▸ Required work: Only lines with the word "saved" are needed; collect each of them from the listing below.

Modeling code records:
★ ★ ★ ★

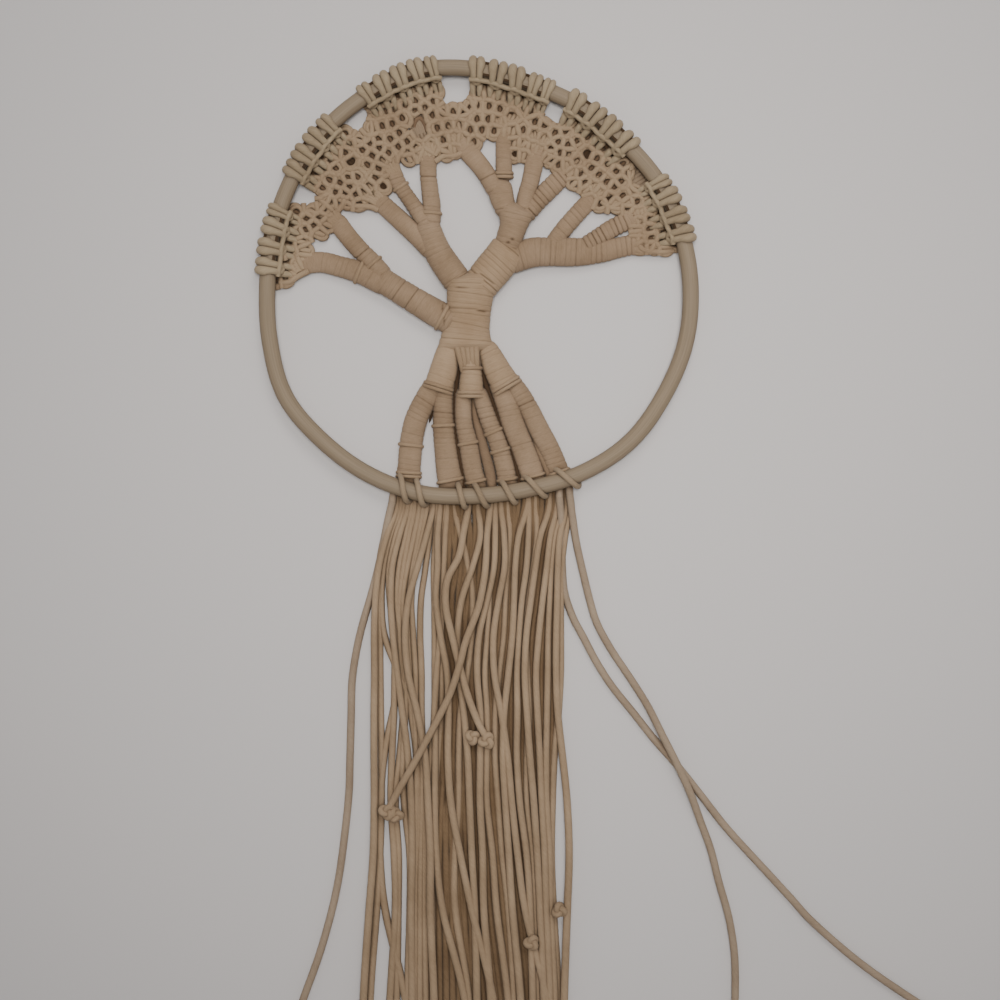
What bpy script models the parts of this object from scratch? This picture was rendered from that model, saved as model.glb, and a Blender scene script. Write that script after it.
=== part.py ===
"""A macrame tree in a wooden hoop, lying face up and flat.

+Z is up off the surface it lies on and +Y points to the top of the hoop. Places in the tables
are millimetres from the hoop's centre, rows run along the piece, and lengths elsewhere are metres.
"""
import math

import bmesh
import bpy
from mathutils import Matrix, Vector

MM = 0.001
GAP = 0.3 * MM                     # left between pieces that touch

# The hoop: a round wooden rod bent to a ring, a little out of round
HOOP_CENTRE = Vector((-0.00055, 0.1376))    # puts the origin under the middle of the piece
ROD_RADIUS = 3.7 * MM
HOOP_RADII = (                     # mm to the middle of the rod, every 15 degrees from +X
    97.0, 96.0, 95.0, 93.5, 94.0, 94.5, 98.0, 100.5, 99.0, 97.5, 95.5, 94.0,
    93.5, 95.5, 98.5, 97.5, 97.0, 96.0, 94.0, 94.0, 96.5, 98.5, 98.0, 98.0,
)
RADII_STEP = 15.0
HOOP_STEP = 5.0                    # degrees between the ring's sections

# The cord, and what it builds up to
CORD = 3.4 * MM
WRAP = 2.3 * MM                    # one turn of cord pulled flat on the rod
BAND_RADIUS = ROD_RADIUS + GAP + WRAP
HOOP_HEIGHT = BAND_RADIUS          # the knots under the rod lie on the surface
NET_THICKNESS = 4.6 * MM
SIDES = 8                          # of every wrapped piece's section, one side flat down

# Knots along the hoop: (name, first angle, last angle)
KNOT_BANDS = (
    ("knots_far_left", 157.5, 177.5),
    ("knots_left", 130.0, 150.0),
    ("knots_top_left", 98.5, 121.0),
    ("knots_top_right", 68.0, 92.0),
    ("knots_right", 40.5, 64.0),
    ("knots_far_right", 11.5, 31.5),
)
HITCHES = (
    ("hitch_1", 248.0, 254.2),
    ("hitch_2", 259.4, 266.2),
    ("hitch_3", 267.4, 273.2),
    ("hitch_4", 275.4, 280.9),
    ("hitch_5", 282.0, 288.4),
    ("hitch_6", 291.0, 297.4),
)

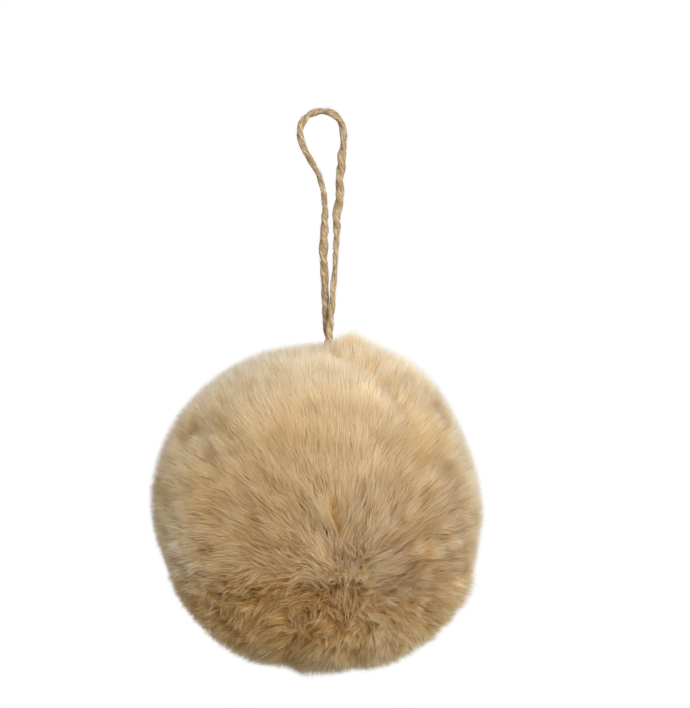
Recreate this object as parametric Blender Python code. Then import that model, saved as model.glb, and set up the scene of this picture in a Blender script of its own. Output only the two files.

★ ★ ★ ★

▸ The answer:
What bpy script models the parts of this object from scratch? This picture was rendered from that model, saved as model.glb, and a Blender scene script. Write that script after it.
Recreate this object as parametric Blender Python code. Then import that model, saved as model.glb, and set up the scene of this picture in a Blender script of its own. Output only the two files.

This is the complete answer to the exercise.